- Born: 8 January 1961 (age 64) London, England
- Spouse: Gillian Melling
- Children: 4

= Julian Firth =

English actor

Julian Firth (born 8 January 1961) is an English actor, best known for his roles as troubled inmate Davis in the cinematic version of the film Scum and as Brother Jerome in the long-running television series Cadfael.

Firth has enjoyed a consistent acting career in the theatre and has appeared in numerous television productions, including Jeeves and Wooster, The Bill, The Young Indiana Jones Chronicles and Margaret. He also appeared in the video of the 1982 hit single Pass the Dutchie by Musical Youth, in which he appears as a pompous prosecuting barrister. In 1984, he was cast alongside Rob Lowe in Oxford Blues as Lowe's Oriel College roommate and confidant, providing inside information. In 2011 he appeared in the television film The Suspicions of Mr Whicher for ITV. He also appeared in the drama The Queen in 2006, as Blair's aide. In 2017, Firth joined the cast of the HBO series Game of Thrones in Eastwatch, an episode of Season 7 as Archmaester Sandhu.

== Personal life ==
Firth grew up in Bristol, attending Elmlea Primary School, Clifton College, and Bristol Grammar School.

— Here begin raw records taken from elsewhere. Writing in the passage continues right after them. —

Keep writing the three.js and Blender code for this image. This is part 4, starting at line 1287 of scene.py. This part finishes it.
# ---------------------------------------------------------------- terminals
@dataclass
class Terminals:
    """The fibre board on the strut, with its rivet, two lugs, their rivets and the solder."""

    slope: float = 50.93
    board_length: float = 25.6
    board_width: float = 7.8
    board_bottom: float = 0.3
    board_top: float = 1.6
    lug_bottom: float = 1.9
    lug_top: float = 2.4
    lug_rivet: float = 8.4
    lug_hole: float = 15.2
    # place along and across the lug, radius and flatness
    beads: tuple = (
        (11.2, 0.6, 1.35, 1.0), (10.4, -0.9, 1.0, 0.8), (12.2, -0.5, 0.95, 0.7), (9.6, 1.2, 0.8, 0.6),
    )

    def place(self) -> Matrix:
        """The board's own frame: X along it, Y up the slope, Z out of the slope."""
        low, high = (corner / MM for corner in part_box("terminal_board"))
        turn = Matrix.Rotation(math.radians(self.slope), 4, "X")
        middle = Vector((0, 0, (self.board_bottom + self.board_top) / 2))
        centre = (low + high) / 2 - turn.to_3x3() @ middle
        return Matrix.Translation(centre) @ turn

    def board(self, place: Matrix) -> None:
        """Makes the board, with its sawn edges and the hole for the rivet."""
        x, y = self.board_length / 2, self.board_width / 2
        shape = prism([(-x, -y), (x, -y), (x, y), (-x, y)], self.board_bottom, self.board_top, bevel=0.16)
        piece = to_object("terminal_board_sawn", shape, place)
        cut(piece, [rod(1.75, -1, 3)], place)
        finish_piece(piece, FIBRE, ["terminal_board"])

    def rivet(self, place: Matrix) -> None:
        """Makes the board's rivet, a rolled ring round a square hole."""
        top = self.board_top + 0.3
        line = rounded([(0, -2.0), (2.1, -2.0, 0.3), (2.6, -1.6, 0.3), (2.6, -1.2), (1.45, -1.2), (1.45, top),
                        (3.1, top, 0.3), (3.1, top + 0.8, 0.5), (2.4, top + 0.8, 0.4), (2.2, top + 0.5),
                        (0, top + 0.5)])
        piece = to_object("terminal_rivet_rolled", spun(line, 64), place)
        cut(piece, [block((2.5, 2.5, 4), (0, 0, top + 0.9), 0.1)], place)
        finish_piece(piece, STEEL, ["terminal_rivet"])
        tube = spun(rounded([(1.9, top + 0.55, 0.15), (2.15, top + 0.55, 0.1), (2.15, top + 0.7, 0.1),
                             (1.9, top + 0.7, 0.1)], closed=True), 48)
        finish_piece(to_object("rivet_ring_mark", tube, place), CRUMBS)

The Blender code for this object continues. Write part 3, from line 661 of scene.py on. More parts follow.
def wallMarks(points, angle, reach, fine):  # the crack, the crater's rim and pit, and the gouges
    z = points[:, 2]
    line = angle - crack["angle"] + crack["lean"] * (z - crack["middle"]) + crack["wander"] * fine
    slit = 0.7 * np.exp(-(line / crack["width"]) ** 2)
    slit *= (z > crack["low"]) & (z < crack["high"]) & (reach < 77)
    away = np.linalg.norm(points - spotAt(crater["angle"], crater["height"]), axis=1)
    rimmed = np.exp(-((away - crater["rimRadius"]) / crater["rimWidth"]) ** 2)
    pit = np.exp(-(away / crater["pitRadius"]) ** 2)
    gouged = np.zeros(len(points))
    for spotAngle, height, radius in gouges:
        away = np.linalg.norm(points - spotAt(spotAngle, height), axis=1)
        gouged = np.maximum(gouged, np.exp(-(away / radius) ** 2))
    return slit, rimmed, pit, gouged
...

He was married to Gillian Melling. They had two sons, William Melling and Bruno Melling-Firth, and a daughter, Bella Honey Melling. Firth also has an older daughter Imogen Firth-Laliotis. In 2011, Bruno died at the age of 19 in a traffic accident while on a gap year in Thailand.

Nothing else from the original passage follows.